If These Stats Are Correct, What Does that Mean?

If you really can spend $1 and get a $1.72 annually, then it would make perfect sense to cancel all of North Carolina’s public projects and simply build SUPs everywhere.  Sure there would be decreasing returns the more we built but there’s a tremendous amount of room to play with.  Even a 4% annual return would be excellent!

The fallacy of the study is that it implies that the greenway creates the economic activity.  It does no such thing. One category of SUP users made trips to restaurants.  If the SUP didn’t exist, would those people starve?  Would the $1.72 instantly evaporate if the SUP went away?  No – people would quickly find alternatives.

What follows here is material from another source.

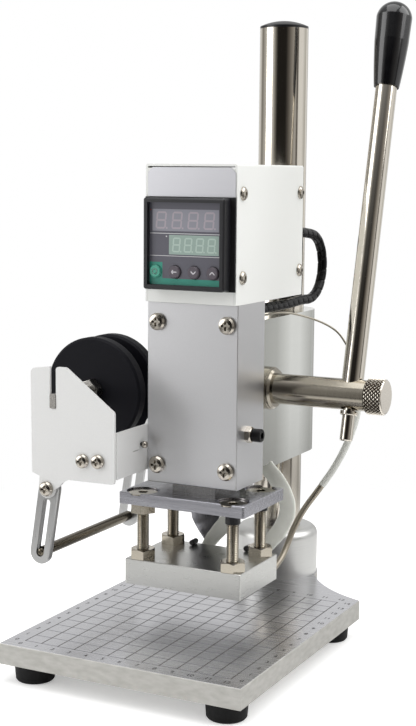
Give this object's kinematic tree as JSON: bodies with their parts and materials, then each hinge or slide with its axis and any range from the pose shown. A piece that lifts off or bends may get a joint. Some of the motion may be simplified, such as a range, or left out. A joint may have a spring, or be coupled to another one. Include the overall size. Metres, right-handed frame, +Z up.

A good question you should always ask yourself is “compared to what?”  Imagine we used this same methodology to evaluate the economic benefits of a road through a similar study.  We survey people that drive on the road.  Where are they going?  How often do they use it?  There are a lot more road users per square inch of road than a SUP – it’s pretty easy to see that the $1.72 number would be DWARFED by the same number for a road.  A lot of people use the road to drive to work.  Do we say that the road created that job?

No that would be absurd.

I wonder how much we paid for this study – it makes us all look silly and probably ultimately shows more evidence against a greenway than for it.